At times the need to protect both our public resources and our rights to privacy collide. This is true as Minnesota moves toward implementing electronic visit verification or EVV. Disability rights activists and health care workers find themselves at odds with the Minnesota Department of Human Services (DHS) over how the verification system will be implemented.
EVV is a method used to verify home health care visits. It’s a federal mandate from the 21st Century Cures Act, passed in 2016. The need to address fraud and waste has its origins in the Affordable Care Act of 2010, so it’s not a new idea. The verification program covers personal care services or those that support activities of daily living and require an in-home visit. The federal law requires providers to use an EVV method.
Minnesota has a tentative agreement with SEIU Healthcare as to which system will be used. But concerns remain for some.
Systems implementation is overseen by the Centers for Medicare and Medicaid Services (CMS). States have some discretion as to which monitoring system they choose; Minnesota has chosen a hybrid model. Not having a verification system in place can mean loss of federal funding.
Personal care services were to be under monitoring by December 1, 2021, but that was delayed as DHS works with its service provider HHAeXchange, on a hybrid model that allows for use of the state’s system or a system of the provider’s choice that can send data to a state aggregator. Home health services face a January 1, 2023, federal deadline to be on an EVV system.
Monitoring systems are important for two reasons. One is to make sure that clients are not neglected, and that they receive needed services.
Fraud and waste also demand heightened scrutiny. Estimates vary as to how much Medicaid and Medicare fraud takes place every year. It’s always conceded that the true extent of such fraud isn’t known, which is worrisome. One 2020 estimate put the Medicaid losses alone at almost $86.5 billion. Those are dollars that should be making our lives as people with disabilities better, not lining someone’s pockets.
Various issues come into play with verification systems and work with clients. One is, when does tracking start? Many of us who rely on home care or care in our workplaces routinely ask staff to help pick up a prescription or a few groceries en route to the client. How is that staff time factored in?

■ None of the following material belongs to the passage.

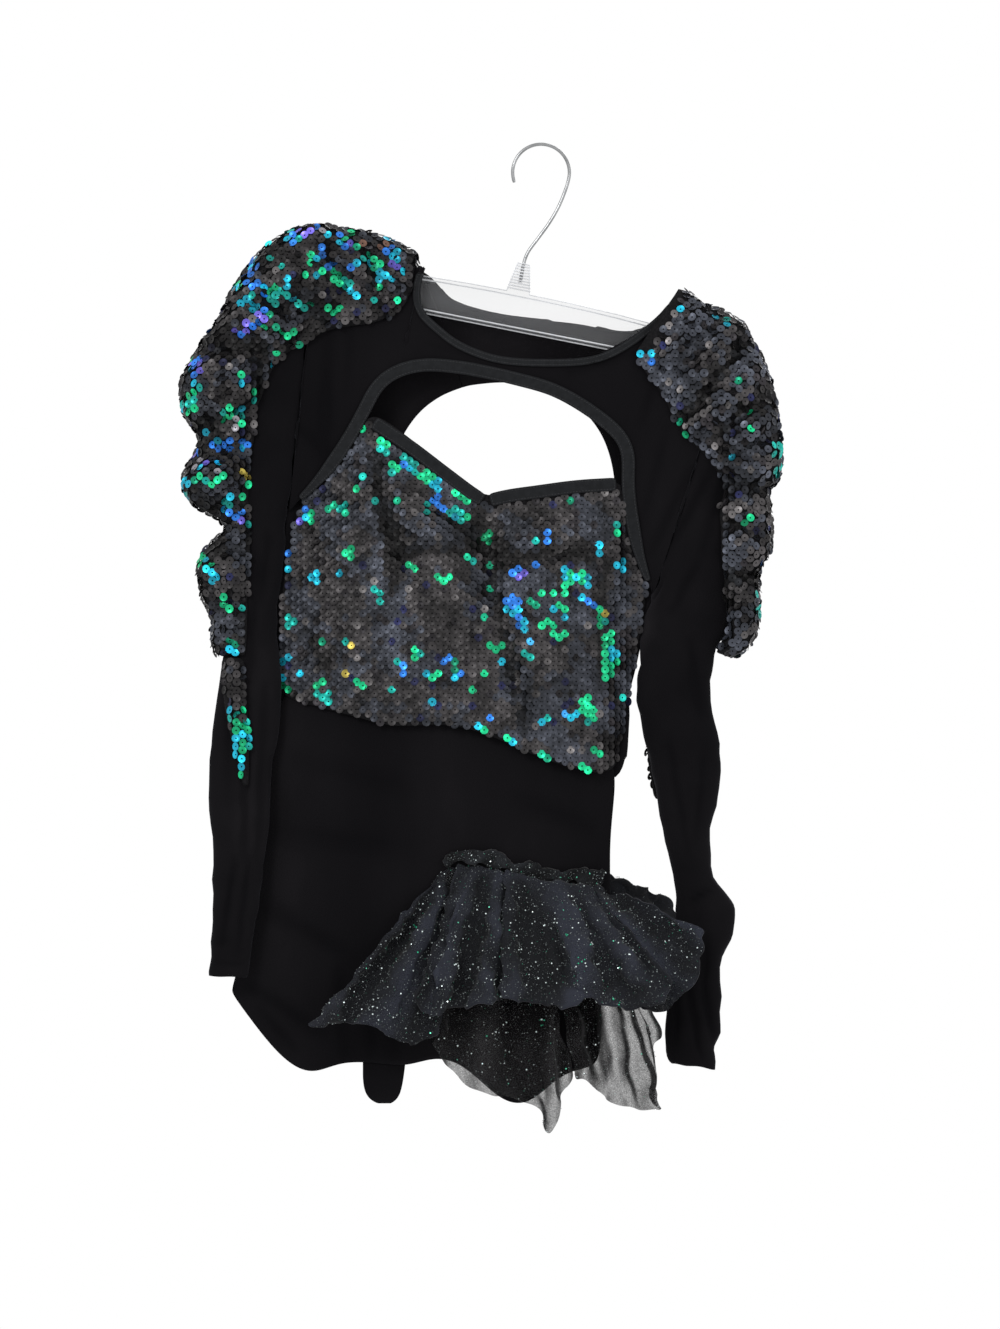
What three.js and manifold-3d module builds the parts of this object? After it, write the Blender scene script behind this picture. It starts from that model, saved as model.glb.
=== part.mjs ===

Another issue is technology and the great inequities that exist in our state. News reports from Alabama a few years ago indicated that one care provider firm spent $68,000 on tablets for staff. That costs didn’t factor in the need to make improvements for clients without Internet access. The digital divide in Minnesota, especially in parts of Greater Minnesota where Internet access is poor, cannot be ignored when EVV is discussed.
The greatest concerns recently voiced center on privacy, and the potential that yet another monitoring device could drive health care workers out of a system that badly needs more of them. Careful consideration must be given to those concerns.
Cynics might argue that with omnipresent social media and cameras everywhere we turn, there is no reasonable expectation of privacy today. We disagree. We need an airtight system to protect privacy when receiving services.
We also find compelling arguments in a recent report by Data & Society, an independent nonprofit research organization that focuses on new technology. Its members study the social implications of data and automation.
In Electronic Visit Verification: The Weight of Surveillance and the Fracturing of Care, Data & Society Researcher Alexandra Mateescu found that the surveillance of home care workers through EVV erodes critical support for people with disabilities and older adults while offloading significant, unacknowledged burdens onto both workers and clients.
Drawing on interviews with advocates, activists, and 20 workers and service recipients across the country, Mateescu detailed how the rollout of EVV systems within Medicaid home and community-based programs was built on a poor understanding of how services are actually provided. Her thesis is that electronic monitoring adds to the growing landscape of “punitive technologies that target and criminalize both low-wage workers and public benefits recipients.” Keep in mind that many care workers are BIPOC and are women, and the need for sensitivity is heightened.
We know that DHS is sensitive to and understands such issues, especially in light of our health care workforce catastrophe in Minnesota. We hope both sides in this debate are open to listening to one another and can continue to share ideas to make Minnesota’s EVV system the best it can be.